Antonio Banderas, Los Angeles, 1995 © Peter Lindbergh (courtesy Peter Lindbergh Foundation, Paris).

L'O : La gestion de son héritage artistique reste une question d'héritage : qu'est-ce qu'il vous a laissé ?

TN : L'intransigeance et la force d'âme de Peter étaient un don. Il nous a appris à ne pas faire de compromis créatifs et à ne pas avoir peur de suivre notre propre voie, même si elle allait à l'encontre du courant dominant. Il travaillait beaucoup la nuit, notamment sur cette expo, et me renvoyait souvent chez moi le soir en disant : Je travaille encore un peu ici... Le matin, je trouvais sur mon bureau une pile d'images annotées, toujours accompagnées d'un petit mot avec un dessin ou un mot gentil. Je les ai tous gardés.

BL : S'il était encore en vie, je suis sûr qu'il aurait déjà mis sur pied une autre expo. Mais il n'est plus là, et nous devons continuer sans lui et perpétuer son héritage. Ce qui est intéressant, c'est que ça peut se faire de nombreuses façons, et peut-être pas tou- jours de la manière dont il l'envisageait. C'est désormais à nous de nous plonger dans son œuvre et de choisir les angles, ce qui rend les choses encore plus excitantes.

TN : Je pense par exemple à une perspective pédagogique.

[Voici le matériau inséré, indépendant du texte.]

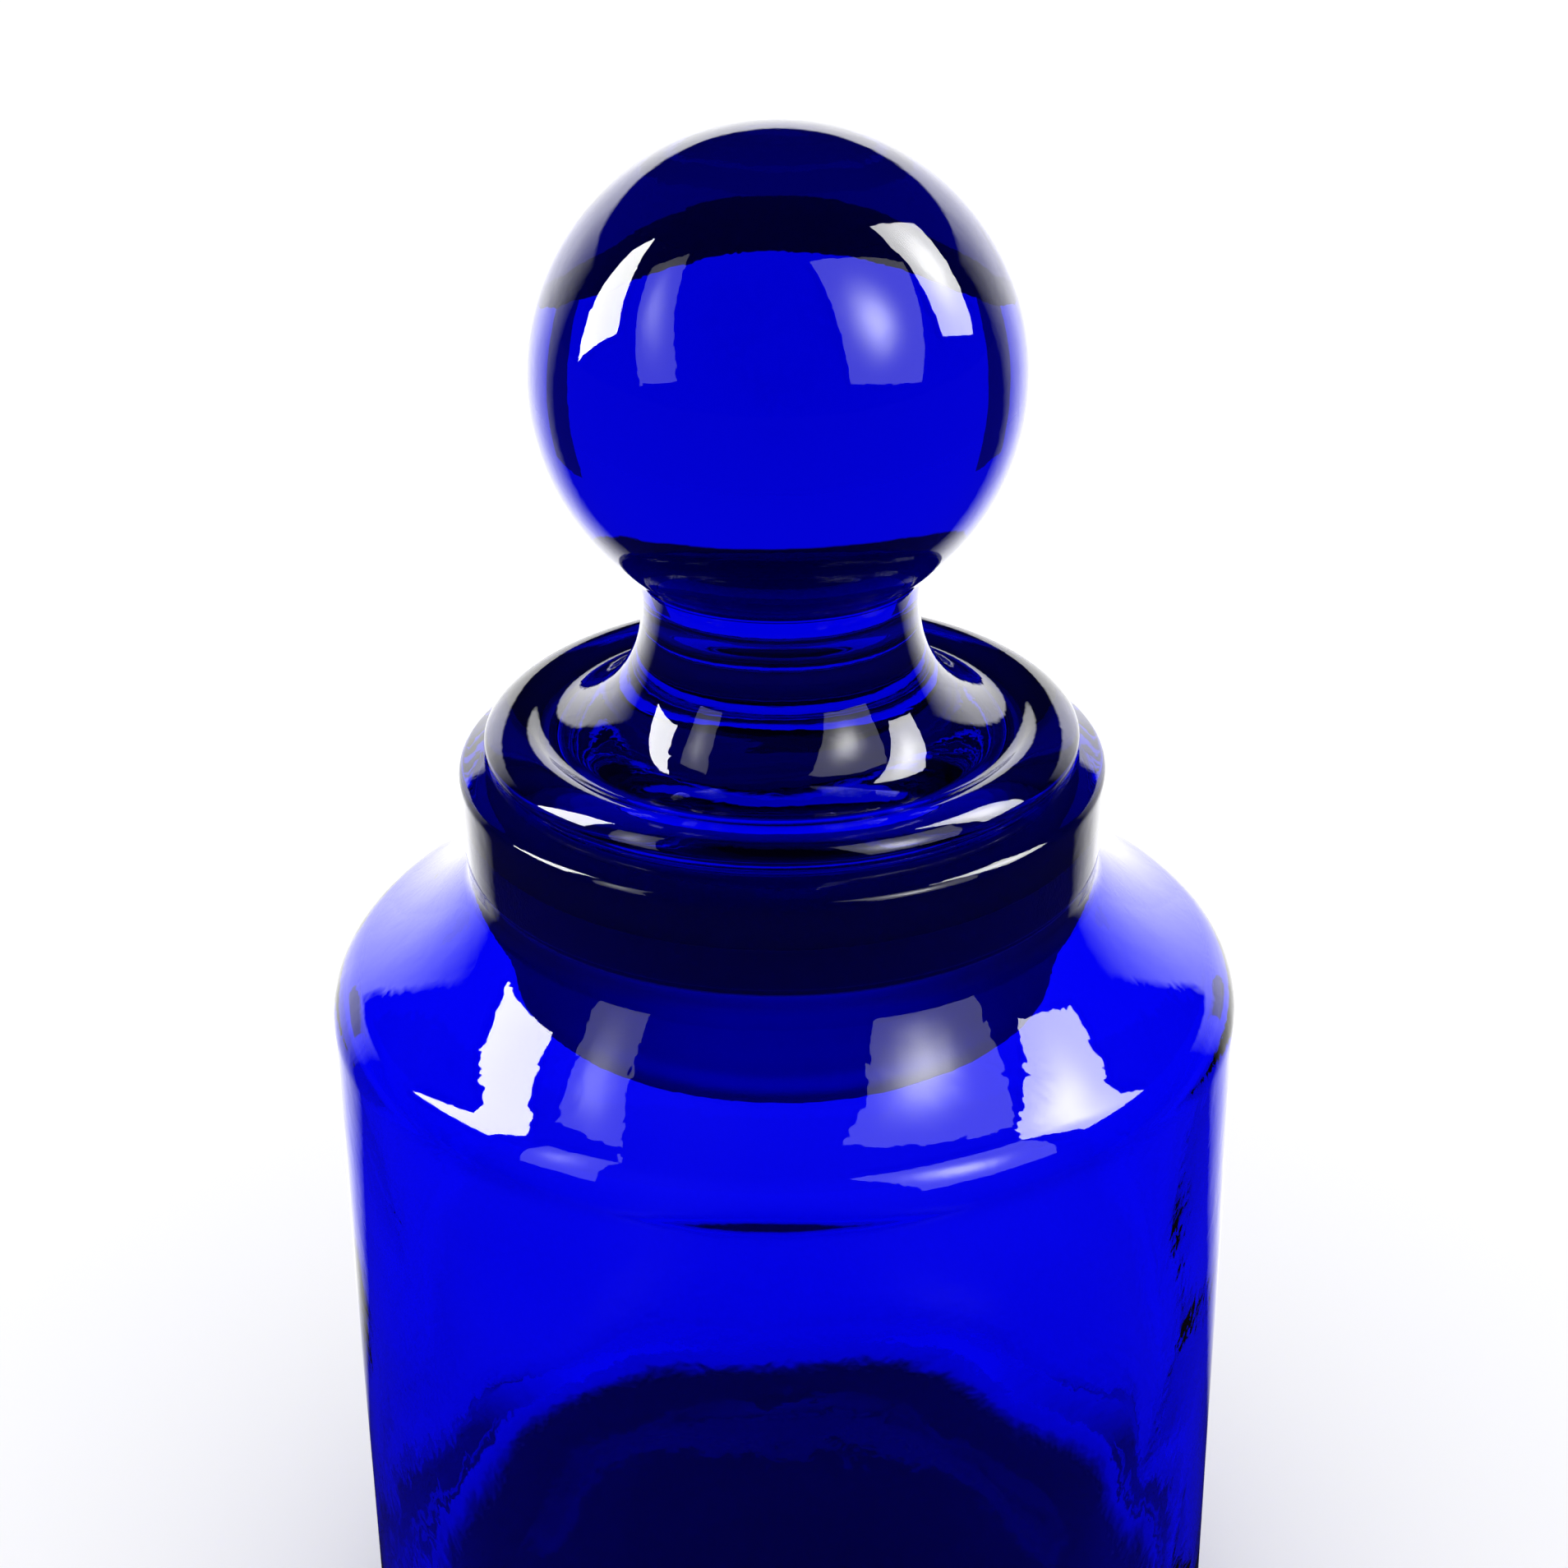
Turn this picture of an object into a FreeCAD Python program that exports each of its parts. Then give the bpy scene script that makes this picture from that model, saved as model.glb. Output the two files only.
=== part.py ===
import FreeCAD, Part
import os
import Sketcher

# A round glass jar with a ball-topped ground stopper.
# The origin is the centre of the surface that the jar stands on, and +Z is up.
# Both pieces are bodies of revolution about Z, drawn as half outlines in the XZ plane.

doc = FreeCAD.newDocument("apothecary_jar")

# ---------------------------------------------------------------- driving dimensions, in mm
sheet = doc.addObject("Spreadsheet::Sheet", "Dims")
driving = [
    # jar, outside
    ("body_radius", 55.0),
    ("body_height", 99.5),           # from the base to where the wall starts to bend inwards
    ("heel_radius", 5.0),
    ("bend_radius", 7.0),            # tight bend between the wall and the shoulder
    ("shoulder_slope", 42.0),        # steepness of the shoulder beside the bend, in degrees
    ("shoulder_top_slope", 33.0),    # steepness beside the neck
    ("flare_radius", 4.0),           # hollow curve between the shoulder and the neck
    ("neck_radius", 37.5),
    ("jar_height", 131.2),
    ("collar_height", 12.1),
    ("collar_radius", 38.2),
    ("collar_draft", 0.25),          # how much narrower the collar is at its lower edge
    ("collar_top_radius", 34.8),     # flat part of the collar's top
    ("collar_top_drop", 1.6),        # fall of the collar's top towards its outer edge
    ("collar_edge_radius", 1.6),
    # jar, inside
    ("wall_thickness", 3.0),
    ("base_thickness", 9.0),
    ("inner_heel_radius", 10.0),
    ("push_up_radius", 38.0),        # shallow hollow under the base
    ("push_up_depth", 2.0),
    ("bore_radius", 32.9),           # ground mouth, at its top
    ("taper_angle", 1.0),            # of the ground mouth and plug, in degrees
    ("mouth_edge_radius", 0.6),
    ("bore_edge_radius", 1.5),
    # stopper
    ("ground_gap", 0.1),             # between the ground plug and the ground mouth
    ("seat_gap", 0.1),               # between the stopper's rim and the collar
    ("plug_length", 31.0),
    ("skirt_thickness", 4.0),
    ("skirt_edge_radius", 1.2),
    ("plate_thickness", 6.0),        # solid glass between the dish and the hollow of the plug
    ("hollow_corner_radius", 6.0),
    ("rim_radius", 1.8),             # of the rim's round section
    ("rim_centre_radius", 33.3),
    ("rim_inner_angle", 50.0),       # how far the rim's curve runs down inside, in degrees
    ("dish_slope", 48.0),
    ("dish_blend_radius", 1.5),
    ("waist_radius", 16.05),
    ("waist_height", 17.8),          # of the narrowest place, above the collar's top
    ("foot_radius", 15.5),           # hollow curve from the waist out into the dish
    ("ball_radius", 28.1),
    ("ball_height", 45.15),          # of the ball's centre, above the collar's top
]
for row, (alias, value) in enumerate(driving, start=1):
    sheet.set("A%d" % row, alias)
    sheet.set("B%d" % row, str(value))
    sheet.setAlias("B%d" % row, alias)
doc.recompute()


# ---------------------------------------------------------------- helpers
def cell(expression):
    """The expression with each driving dimension's name turned into a reference to its cell."""
    for alias, _ in sorted(driving, key=lambda pair: -len(pair[0])):
        expression = expression.replace("<%s>" % alias, "Dims.%s" % alias)
    return expression


def number(expression):
    """The value that the sheet gives an expression now, to place a sketch's points near their ends."""
    return float(sheet.evalExpression(cell(expression)))


def plane(body, role):
    for feature in body.Origin.OriginFeatures:
        if feature.Role == role:
            return feature
    raise ValueError("the body has no " + role)


def arc_through(start, end, radius, left):
    """The short arc from start to end, bulging to the left or right of the straight way."""
    chord = end - start
    middle = (start + end) * 0.5
    sagitta = radius - max(radius ** 2 - (chord.Length * 0.5) ** 2, 0.0) ** 0.5
    side = FreeCAD.Vector(-chord.y, chord.x, 0).normalize()
    top = middle + side * (sagitta if left else -sagitta)
    return Part.Arc(start, top, end)


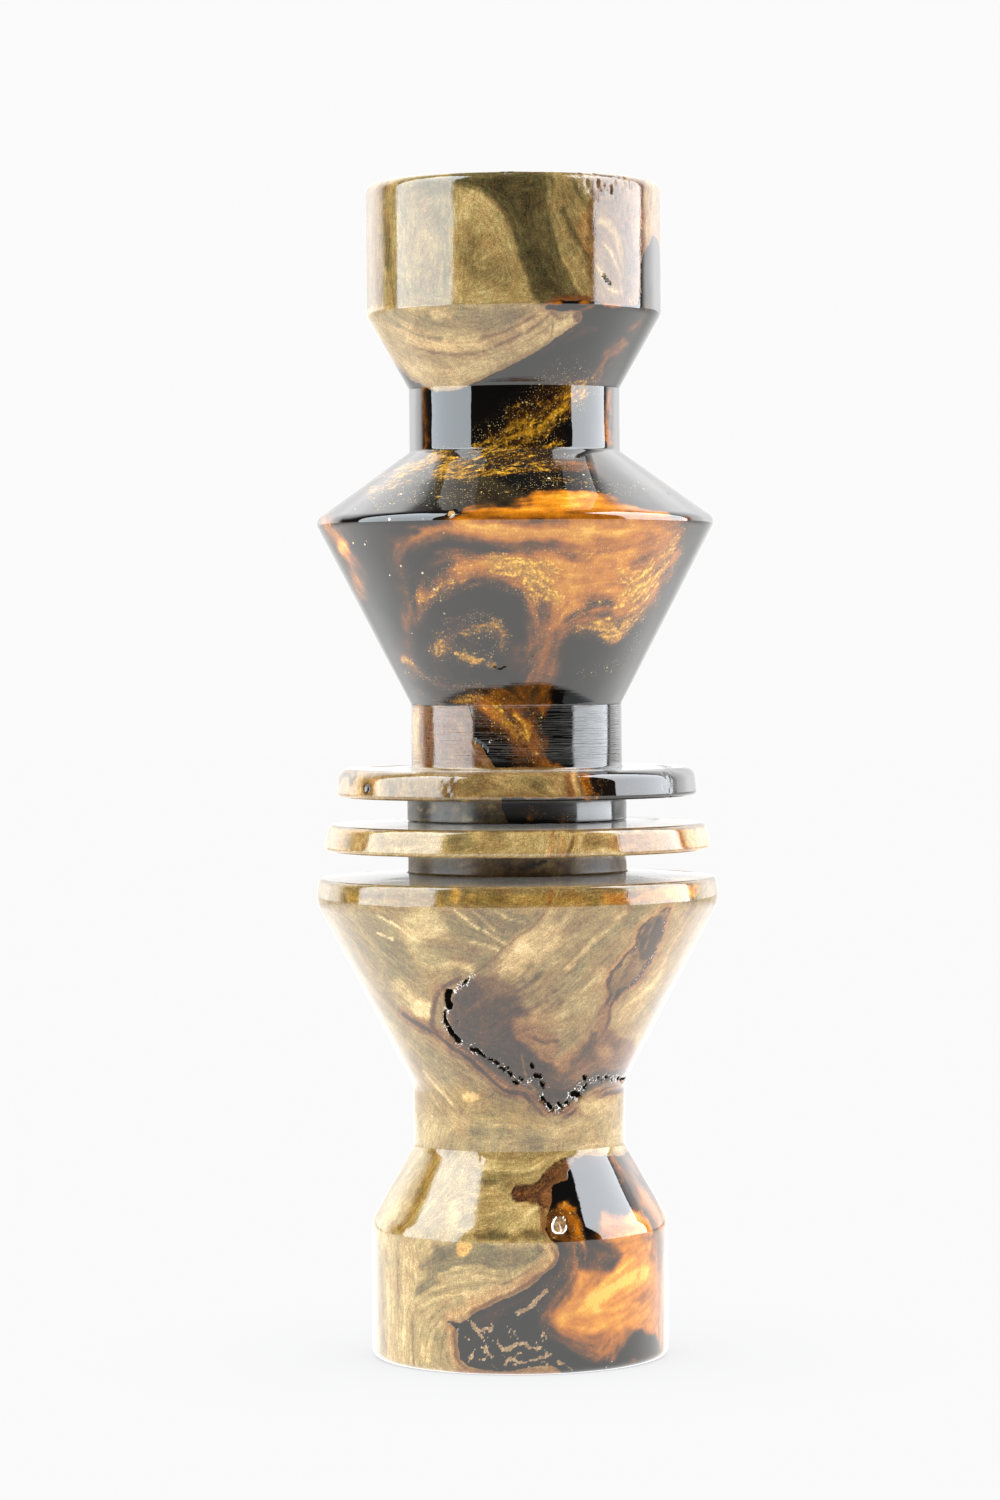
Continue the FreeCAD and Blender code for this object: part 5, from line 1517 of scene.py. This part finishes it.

La jeune génération ne connaît pas son travail et réduit la photographie à quelques clics sur un smartphone. À nous de faire découvrir sa vision forte et son empreinte à ce type de public.

Missy Rayder, Rachel Roberts & Jayne Windsor, Paris, 1997 © Peter Lindbergh (courtesy Peter Lindbergh Foundation, Paris).

L'O : N'est-ce pas une éternelle dichotomie, ce schisme entre "votre" Peter et Peter Lindbergh le photographe ?

TN : Pas du tout en fait car rien ne différenciait le personnage public et la personne qu'il était dans le privé. Je n'ai jamais ressenti de différence entre le Peter du bureau et celui d'un vernissage, les deux étant tout aussi exceptionnels.

BL : Je comprends votre question car je me demande parfois ce que ça fait de grandir en étant l'enfant d'une célébrité, d'un président ou d'un artiste célèbre. Mais en réalité, je connais la réponse : ça n'a rien de spécial. J'ai grandi avec lui et son travail, de manière organique et naturelle. Ça me permet de garder les deux pieds sur terre, comme il le faisait. Peter Lindbergh était essentiellement un homme simple, dont l'œuvre était si puissante que créer un autre mythe autour de lui en tant qu’individu devenait superflu. Peter était accessible, généreux, simple et sympa ; passionné par son travail, il est devenu célèbre pour cette raison ; il n'y a rien d'autre à raconter. Il était Peter, tout simplement.

Milla Jovovich, Paris, 1998 © Peter Lindbergh (courtesy Peter Lindbergh Foundation, Paris).

Peter Lindbergh - Untold Stories, du 15 décembre 2022 au 14 mai 2023 à l’espace Vanderborght, Rue de l'Ecuyer 50, 1000 Bruxelles.